Records for this task →
§ §

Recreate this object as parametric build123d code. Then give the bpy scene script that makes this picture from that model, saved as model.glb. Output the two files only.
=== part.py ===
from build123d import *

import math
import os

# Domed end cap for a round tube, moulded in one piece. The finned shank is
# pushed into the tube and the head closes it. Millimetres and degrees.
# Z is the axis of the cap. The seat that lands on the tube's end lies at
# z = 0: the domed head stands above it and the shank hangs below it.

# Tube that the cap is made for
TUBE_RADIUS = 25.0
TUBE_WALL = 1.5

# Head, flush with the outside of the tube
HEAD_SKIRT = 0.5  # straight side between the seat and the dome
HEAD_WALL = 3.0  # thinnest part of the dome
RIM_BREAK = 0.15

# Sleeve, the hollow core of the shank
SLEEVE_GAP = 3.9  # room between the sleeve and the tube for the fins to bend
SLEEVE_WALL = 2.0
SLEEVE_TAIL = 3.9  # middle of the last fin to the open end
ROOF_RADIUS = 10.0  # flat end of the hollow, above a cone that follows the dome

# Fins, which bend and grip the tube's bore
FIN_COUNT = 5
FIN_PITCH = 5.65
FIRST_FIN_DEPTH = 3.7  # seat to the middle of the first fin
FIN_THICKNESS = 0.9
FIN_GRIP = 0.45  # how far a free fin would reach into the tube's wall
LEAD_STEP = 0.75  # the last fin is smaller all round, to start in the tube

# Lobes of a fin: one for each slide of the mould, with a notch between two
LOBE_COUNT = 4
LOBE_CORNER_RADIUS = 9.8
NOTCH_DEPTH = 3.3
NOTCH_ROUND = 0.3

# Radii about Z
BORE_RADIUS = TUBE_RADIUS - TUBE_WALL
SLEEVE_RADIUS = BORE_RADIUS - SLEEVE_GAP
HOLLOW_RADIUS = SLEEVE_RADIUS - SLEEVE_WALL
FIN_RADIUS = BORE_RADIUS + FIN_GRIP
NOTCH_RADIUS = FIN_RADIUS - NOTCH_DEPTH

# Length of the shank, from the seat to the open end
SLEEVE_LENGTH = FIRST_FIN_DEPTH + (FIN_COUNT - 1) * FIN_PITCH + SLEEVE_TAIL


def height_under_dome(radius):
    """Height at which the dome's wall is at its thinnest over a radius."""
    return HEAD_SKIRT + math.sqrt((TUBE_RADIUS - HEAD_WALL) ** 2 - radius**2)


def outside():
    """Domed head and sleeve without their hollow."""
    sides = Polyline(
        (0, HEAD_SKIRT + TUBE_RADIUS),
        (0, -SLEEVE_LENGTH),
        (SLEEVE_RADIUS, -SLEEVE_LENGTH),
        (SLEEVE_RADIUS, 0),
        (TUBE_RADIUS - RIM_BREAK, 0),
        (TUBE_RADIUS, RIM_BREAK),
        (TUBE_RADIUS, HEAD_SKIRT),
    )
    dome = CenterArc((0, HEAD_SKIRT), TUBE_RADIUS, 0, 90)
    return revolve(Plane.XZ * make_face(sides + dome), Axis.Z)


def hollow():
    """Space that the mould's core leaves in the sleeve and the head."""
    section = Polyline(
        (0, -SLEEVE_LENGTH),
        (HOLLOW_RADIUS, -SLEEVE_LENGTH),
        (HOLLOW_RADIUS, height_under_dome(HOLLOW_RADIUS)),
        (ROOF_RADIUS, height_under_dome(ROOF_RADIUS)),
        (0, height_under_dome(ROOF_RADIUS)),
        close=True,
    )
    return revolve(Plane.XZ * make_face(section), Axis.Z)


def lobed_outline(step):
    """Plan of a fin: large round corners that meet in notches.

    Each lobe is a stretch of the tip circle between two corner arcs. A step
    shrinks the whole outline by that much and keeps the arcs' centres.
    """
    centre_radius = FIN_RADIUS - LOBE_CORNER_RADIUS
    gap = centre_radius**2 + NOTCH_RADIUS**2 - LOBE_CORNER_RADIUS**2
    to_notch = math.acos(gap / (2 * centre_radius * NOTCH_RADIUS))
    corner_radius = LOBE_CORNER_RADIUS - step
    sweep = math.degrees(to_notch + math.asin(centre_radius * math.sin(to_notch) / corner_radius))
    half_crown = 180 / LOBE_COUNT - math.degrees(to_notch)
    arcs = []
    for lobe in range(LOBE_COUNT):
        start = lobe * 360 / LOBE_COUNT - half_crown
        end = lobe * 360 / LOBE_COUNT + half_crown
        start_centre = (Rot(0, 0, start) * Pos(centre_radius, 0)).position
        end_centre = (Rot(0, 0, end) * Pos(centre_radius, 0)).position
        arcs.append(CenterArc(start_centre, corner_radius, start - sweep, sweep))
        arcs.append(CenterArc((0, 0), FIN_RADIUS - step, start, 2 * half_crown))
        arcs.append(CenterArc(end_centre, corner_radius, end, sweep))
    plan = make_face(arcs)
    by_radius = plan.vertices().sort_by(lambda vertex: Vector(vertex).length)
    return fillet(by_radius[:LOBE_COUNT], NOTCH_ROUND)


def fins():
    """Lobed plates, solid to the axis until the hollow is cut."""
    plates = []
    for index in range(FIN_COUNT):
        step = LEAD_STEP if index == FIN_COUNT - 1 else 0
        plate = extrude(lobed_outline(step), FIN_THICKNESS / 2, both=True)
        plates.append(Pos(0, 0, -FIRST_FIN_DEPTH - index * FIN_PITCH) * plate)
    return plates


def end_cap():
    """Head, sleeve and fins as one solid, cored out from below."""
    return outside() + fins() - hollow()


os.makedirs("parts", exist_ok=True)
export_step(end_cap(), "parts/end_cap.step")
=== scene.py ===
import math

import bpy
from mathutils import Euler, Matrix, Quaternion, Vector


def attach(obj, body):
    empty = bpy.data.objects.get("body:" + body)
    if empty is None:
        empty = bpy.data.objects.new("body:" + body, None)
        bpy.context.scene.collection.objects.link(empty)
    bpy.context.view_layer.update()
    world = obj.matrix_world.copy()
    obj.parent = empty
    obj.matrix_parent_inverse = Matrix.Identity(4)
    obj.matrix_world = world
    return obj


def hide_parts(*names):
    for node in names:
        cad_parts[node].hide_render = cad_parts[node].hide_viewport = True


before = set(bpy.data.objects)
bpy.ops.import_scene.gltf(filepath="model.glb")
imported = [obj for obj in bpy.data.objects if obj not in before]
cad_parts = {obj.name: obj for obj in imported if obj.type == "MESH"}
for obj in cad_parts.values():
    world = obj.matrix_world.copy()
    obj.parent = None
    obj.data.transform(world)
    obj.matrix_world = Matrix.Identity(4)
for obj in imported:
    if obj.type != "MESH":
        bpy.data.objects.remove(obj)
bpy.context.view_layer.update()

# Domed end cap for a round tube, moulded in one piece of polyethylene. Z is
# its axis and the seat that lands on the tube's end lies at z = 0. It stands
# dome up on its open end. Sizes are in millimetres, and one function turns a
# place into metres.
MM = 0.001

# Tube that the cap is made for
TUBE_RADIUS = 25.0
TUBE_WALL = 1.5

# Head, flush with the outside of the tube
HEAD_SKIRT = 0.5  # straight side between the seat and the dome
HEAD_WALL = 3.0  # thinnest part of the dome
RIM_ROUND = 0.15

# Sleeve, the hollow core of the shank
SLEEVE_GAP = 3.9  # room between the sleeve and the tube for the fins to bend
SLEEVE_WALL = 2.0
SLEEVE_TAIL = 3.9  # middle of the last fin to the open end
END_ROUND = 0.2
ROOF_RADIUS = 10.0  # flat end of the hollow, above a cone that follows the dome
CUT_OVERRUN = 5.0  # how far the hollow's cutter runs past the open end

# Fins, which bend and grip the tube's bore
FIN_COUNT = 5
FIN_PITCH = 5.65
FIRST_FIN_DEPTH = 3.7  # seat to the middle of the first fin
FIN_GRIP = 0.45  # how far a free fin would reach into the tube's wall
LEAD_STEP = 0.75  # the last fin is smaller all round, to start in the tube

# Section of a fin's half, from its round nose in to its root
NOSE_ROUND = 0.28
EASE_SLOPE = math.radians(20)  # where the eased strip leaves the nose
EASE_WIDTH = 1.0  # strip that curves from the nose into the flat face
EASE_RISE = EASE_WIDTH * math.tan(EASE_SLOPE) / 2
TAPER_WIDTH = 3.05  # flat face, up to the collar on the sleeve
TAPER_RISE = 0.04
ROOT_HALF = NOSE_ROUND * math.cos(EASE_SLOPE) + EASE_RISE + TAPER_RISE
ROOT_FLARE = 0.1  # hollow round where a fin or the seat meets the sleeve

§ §

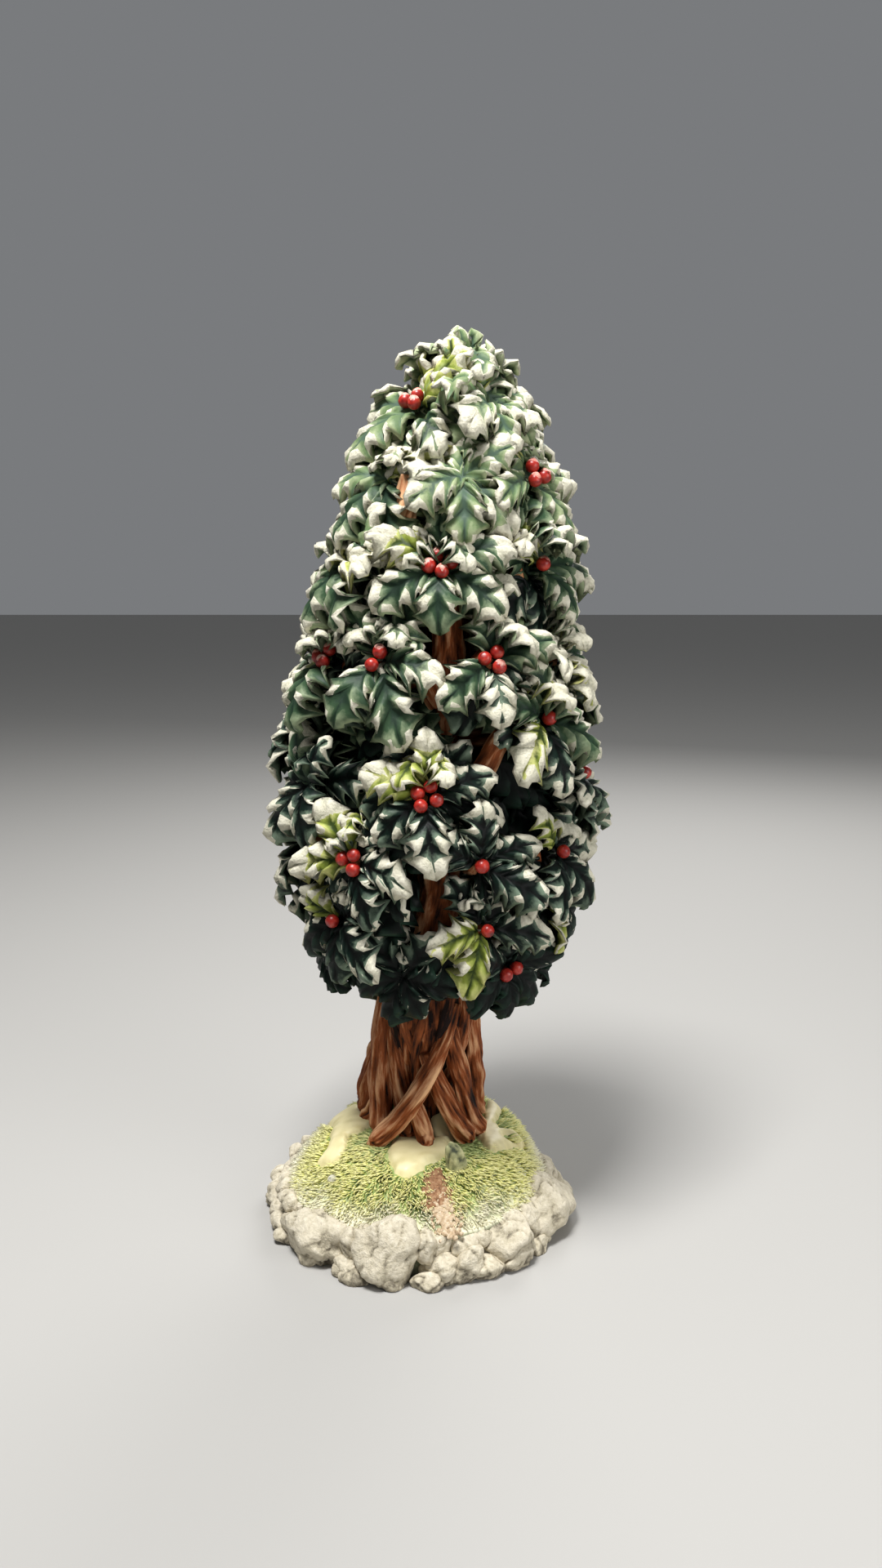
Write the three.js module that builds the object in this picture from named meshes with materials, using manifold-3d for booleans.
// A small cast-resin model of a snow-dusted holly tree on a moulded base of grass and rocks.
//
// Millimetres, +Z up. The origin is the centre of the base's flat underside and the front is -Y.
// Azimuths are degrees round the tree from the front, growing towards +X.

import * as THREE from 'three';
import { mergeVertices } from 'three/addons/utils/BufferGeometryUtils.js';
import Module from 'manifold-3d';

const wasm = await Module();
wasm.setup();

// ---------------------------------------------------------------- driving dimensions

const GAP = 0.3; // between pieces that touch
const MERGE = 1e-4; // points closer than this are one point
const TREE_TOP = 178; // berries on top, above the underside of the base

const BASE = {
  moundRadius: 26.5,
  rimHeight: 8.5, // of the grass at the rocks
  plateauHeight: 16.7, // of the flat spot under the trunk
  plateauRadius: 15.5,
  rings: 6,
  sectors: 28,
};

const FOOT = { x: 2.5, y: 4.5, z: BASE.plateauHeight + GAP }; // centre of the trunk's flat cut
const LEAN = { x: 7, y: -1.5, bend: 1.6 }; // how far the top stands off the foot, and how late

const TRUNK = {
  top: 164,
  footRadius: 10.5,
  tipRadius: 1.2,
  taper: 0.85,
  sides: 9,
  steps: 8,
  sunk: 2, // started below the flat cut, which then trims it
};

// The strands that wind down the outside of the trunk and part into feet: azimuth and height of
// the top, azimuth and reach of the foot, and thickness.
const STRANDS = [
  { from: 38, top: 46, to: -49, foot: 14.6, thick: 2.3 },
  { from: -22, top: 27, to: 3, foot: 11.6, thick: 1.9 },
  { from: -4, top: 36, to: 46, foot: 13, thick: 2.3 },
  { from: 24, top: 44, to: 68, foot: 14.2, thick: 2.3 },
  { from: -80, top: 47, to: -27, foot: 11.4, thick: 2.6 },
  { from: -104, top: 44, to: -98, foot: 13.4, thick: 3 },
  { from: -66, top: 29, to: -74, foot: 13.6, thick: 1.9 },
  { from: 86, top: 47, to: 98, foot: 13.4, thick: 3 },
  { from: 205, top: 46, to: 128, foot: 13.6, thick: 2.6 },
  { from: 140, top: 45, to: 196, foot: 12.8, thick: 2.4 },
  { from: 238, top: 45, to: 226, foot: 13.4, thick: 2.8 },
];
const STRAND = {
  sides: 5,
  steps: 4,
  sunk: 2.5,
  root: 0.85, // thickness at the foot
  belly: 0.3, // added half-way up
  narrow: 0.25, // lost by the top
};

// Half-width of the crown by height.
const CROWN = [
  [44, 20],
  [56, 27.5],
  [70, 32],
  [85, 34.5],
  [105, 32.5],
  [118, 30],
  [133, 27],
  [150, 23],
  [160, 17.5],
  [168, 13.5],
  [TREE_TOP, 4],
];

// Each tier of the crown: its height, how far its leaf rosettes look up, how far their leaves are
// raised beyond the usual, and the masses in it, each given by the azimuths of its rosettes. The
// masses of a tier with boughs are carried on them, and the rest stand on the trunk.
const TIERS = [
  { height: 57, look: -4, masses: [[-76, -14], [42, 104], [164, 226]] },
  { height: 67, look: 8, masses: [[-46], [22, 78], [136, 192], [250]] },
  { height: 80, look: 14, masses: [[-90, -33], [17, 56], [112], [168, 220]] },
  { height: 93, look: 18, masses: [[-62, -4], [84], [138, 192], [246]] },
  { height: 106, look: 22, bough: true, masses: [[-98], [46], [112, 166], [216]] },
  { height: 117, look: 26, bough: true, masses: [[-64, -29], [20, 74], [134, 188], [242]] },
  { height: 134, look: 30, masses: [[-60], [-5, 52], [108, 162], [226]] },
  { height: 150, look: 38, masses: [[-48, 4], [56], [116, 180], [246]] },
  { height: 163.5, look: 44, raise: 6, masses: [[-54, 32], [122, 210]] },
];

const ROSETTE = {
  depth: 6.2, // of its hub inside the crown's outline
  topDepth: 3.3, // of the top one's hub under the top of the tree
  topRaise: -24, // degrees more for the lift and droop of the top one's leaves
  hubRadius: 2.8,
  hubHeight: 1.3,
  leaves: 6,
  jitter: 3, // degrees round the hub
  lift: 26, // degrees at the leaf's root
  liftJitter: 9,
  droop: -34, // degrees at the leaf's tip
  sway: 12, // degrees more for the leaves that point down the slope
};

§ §

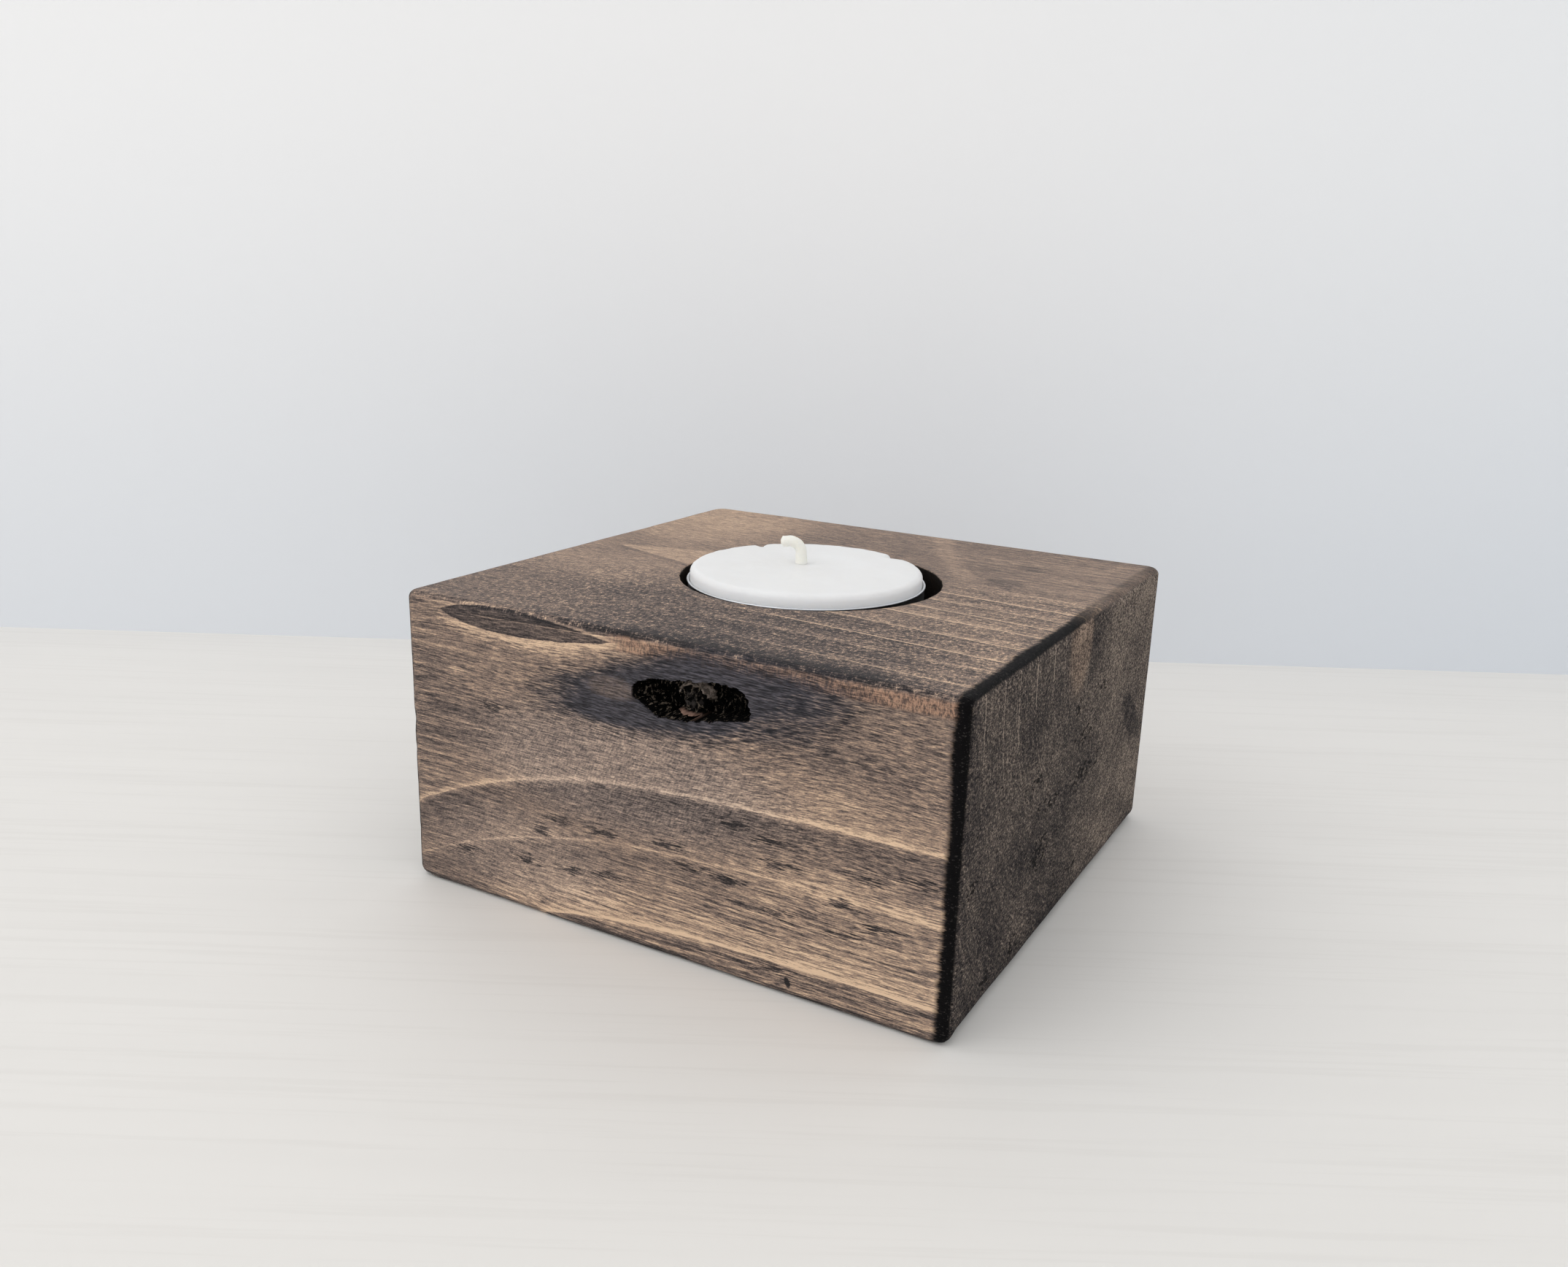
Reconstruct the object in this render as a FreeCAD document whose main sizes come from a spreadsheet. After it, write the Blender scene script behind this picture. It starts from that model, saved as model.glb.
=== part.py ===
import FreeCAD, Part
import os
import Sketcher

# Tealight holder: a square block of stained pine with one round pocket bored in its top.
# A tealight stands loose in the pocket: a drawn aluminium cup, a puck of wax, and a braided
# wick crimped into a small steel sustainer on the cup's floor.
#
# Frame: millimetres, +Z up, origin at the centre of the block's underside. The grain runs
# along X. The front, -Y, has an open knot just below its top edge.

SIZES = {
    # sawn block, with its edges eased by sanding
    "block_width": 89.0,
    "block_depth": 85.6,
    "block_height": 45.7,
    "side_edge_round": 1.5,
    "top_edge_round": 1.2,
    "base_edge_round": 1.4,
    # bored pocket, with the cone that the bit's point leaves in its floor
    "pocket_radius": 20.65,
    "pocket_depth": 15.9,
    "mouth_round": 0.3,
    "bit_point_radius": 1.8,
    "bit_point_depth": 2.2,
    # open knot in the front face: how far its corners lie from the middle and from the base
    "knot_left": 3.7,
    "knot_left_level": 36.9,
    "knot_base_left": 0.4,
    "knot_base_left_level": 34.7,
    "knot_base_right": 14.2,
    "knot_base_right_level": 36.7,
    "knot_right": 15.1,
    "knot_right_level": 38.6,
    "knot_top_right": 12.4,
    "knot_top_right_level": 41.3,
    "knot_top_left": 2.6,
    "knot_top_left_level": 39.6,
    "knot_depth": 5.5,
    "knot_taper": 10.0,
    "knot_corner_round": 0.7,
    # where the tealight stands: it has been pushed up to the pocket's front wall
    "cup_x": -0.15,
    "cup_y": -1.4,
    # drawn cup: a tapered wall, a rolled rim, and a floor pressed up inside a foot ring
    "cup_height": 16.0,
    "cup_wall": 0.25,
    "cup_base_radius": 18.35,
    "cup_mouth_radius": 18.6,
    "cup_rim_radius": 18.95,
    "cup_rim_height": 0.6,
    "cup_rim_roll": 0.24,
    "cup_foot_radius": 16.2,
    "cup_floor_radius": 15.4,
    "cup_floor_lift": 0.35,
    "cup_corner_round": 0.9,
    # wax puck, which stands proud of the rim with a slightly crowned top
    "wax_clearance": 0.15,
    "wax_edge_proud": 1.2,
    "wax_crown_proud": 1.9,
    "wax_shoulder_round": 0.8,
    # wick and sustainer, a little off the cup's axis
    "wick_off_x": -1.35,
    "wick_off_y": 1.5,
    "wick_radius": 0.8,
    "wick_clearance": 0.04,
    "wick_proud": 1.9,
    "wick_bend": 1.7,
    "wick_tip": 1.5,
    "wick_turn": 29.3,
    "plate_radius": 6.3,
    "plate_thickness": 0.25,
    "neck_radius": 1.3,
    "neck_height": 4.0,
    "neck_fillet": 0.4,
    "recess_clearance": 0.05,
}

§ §

Aim of the task → From the listing above, copy out each line where the word "imported" appears.

Solution for this problem →
imported = [obj for obj in bpy.data.objects if obj not in before]
cad_parts = {obj.name: obj for obj in imported if obj.type == "MESH"}
for obj in imported:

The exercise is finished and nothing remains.